Your instructions:
Show only lines that include "This".

Data provided:
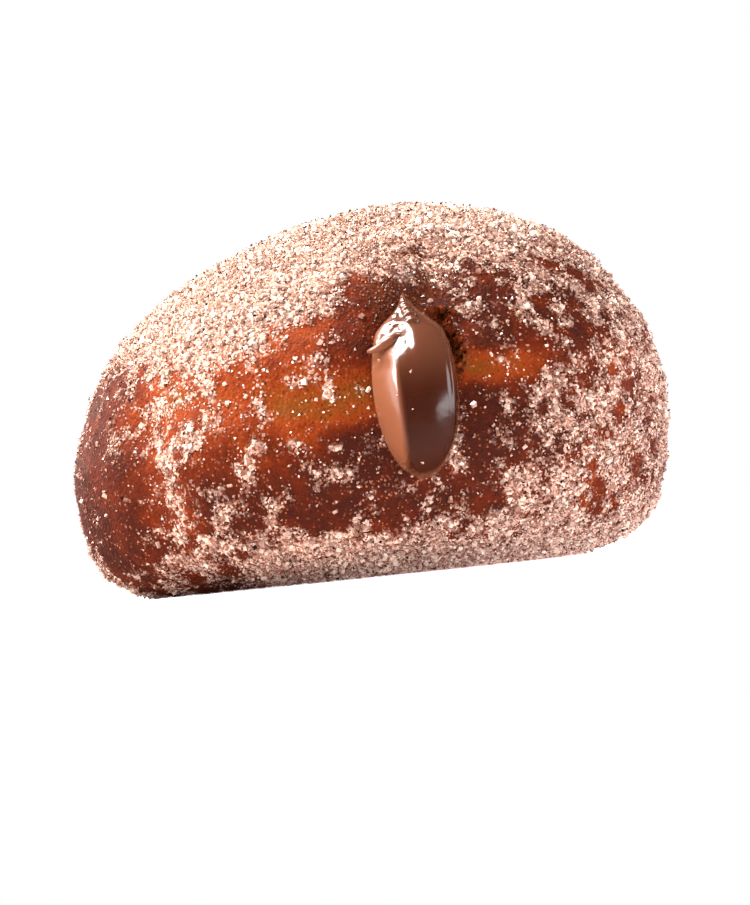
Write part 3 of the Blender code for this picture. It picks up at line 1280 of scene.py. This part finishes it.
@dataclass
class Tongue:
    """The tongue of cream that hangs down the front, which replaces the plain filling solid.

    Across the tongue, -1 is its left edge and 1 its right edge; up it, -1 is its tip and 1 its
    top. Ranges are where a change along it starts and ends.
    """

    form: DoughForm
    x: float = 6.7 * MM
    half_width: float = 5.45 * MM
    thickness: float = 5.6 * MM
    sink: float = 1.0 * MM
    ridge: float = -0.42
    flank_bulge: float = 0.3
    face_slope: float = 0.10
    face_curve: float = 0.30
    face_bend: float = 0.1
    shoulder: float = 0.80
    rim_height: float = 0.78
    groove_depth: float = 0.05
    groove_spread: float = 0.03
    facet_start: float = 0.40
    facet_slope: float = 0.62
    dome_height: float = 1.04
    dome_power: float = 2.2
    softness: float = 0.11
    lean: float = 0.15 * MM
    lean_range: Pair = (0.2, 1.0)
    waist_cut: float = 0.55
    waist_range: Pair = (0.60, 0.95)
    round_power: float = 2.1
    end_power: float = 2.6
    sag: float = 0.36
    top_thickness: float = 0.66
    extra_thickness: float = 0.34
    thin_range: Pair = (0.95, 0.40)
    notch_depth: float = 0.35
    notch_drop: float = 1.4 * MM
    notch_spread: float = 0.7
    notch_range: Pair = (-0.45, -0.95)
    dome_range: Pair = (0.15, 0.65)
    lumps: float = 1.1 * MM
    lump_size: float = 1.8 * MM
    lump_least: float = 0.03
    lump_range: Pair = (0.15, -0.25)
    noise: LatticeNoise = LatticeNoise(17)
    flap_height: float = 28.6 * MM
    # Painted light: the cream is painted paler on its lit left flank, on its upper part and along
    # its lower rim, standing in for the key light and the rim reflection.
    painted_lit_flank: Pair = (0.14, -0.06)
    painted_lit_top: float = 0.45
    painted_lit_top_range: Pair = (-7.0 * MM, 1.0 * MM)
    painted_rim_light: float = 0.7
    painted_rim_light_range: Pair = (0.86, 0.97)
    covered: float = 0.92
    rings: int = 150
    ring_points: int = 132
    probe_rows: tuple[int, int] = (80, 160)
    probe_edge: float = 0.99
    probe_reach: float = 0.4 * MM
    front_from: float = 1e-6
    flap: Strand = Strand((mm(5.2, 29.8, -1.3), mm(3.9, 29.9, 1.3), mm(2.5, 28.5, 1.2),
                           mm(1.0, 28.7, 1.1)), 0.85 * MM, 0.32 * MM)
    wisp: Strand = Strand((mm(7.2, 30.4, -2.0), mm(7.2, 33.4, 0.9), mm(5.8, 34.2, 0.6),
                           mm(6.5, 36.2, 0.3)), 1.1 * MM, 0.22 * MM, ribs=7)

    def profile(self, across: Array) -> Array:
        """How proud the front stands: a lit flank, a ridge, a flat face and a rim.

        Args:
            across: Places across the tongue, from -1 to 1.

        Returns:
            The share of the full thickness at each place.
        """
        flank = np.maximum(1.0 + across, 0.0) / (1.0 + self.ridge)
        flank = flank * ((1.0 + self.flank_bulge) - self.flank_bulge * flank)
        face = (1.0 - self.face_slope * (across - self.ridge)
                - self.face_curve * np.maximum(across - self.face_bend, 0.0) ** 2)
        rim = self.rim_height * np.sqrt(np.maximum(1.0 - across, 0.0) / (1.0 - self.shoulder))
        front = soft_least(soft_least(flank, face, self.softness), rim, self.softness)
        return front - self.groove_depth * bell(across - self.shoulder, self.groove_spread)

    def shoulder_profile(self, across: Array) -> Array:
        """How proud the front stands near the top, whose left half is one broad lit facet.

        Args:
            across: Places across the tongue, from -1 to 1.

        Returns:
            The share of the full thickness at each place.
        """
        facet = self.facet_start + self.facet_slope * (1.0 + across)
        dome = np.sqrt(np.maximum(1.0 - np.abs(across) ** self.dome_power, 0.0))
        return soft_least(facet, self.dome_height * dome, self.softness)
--
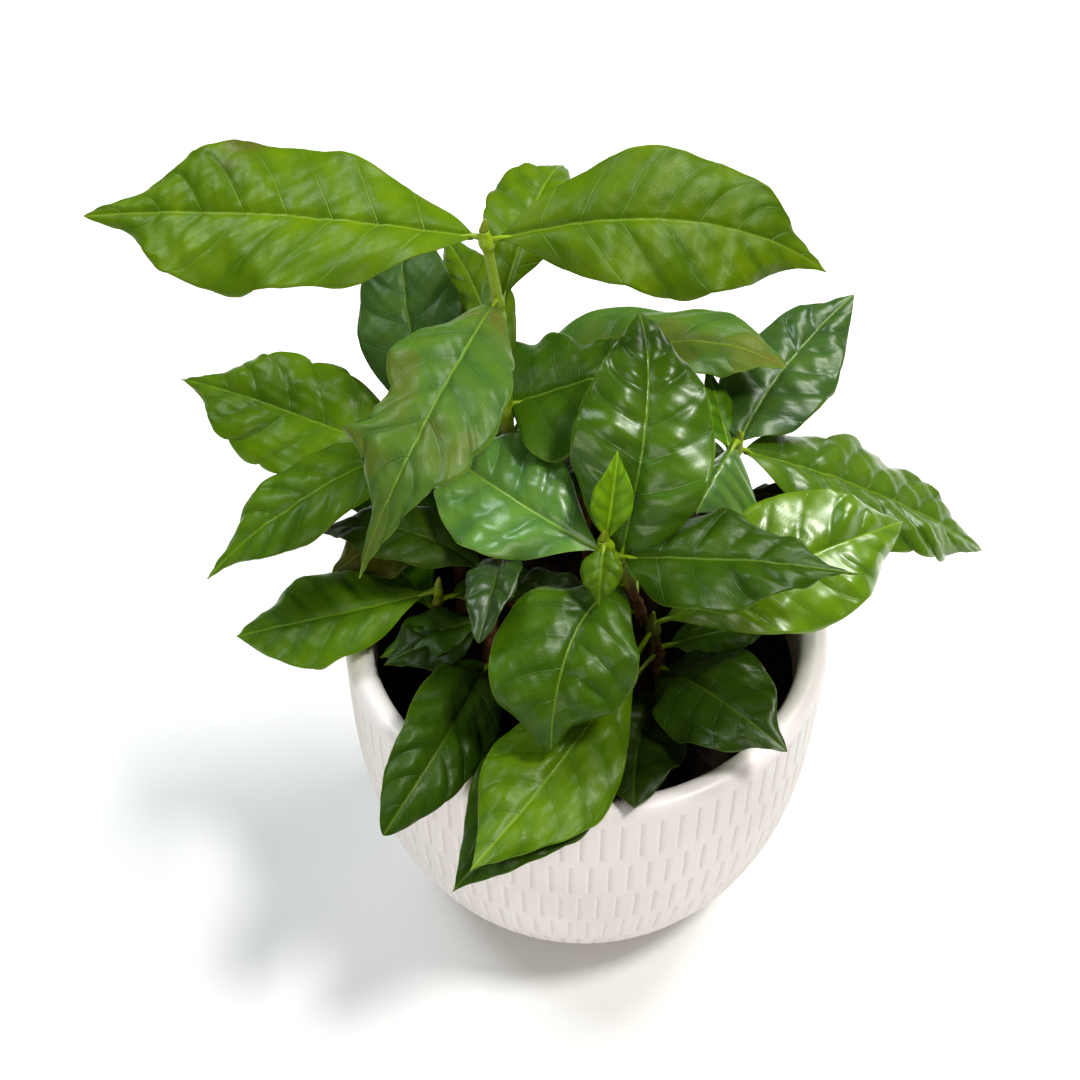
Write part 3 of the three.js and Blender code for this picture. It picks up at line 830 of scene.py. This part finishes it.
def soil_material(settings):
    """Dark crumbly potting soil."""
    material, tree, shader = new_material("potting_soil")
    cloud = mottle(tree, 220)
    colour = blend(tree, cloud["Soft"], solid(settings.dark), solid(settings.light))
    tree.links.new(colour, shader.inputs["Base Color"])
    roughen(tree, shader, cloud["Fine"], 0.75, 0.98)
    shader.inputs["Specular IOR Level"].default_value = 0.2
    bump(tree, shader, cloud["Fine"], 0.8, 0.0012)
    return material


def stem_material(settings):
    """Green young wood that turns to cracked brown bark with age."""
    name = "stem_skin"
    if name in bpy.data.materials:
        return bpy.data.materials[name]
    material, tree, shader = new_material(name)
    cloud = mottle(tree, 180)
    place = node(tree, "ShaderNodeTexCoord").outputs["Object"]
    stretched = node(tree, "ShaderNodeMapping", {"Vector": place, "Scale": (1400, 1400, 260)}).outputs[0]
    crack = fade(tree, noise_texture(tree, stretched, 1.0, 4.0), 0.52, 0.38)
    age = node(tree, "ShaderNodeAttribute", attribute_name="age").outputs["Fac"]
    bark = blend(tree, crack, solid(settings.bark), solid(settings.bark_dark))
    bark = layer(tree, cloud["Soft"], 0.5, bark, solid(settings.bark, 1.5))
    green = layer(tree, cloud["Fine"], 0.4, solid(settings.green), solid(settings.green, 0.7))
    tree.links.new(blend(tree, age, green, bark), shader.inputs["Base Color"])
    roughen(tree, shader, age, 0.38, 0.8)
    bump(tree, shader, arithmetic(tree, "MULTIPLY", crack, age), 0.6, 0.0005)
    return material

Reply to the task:
Write part 3 of the Blender code for this picture. It picks up at line 1280 of scene.py. This part finishes it.
Write part 3 of the three.js and Blender code for this picture. It picks up at line 830 of scene.py. This part finishes it.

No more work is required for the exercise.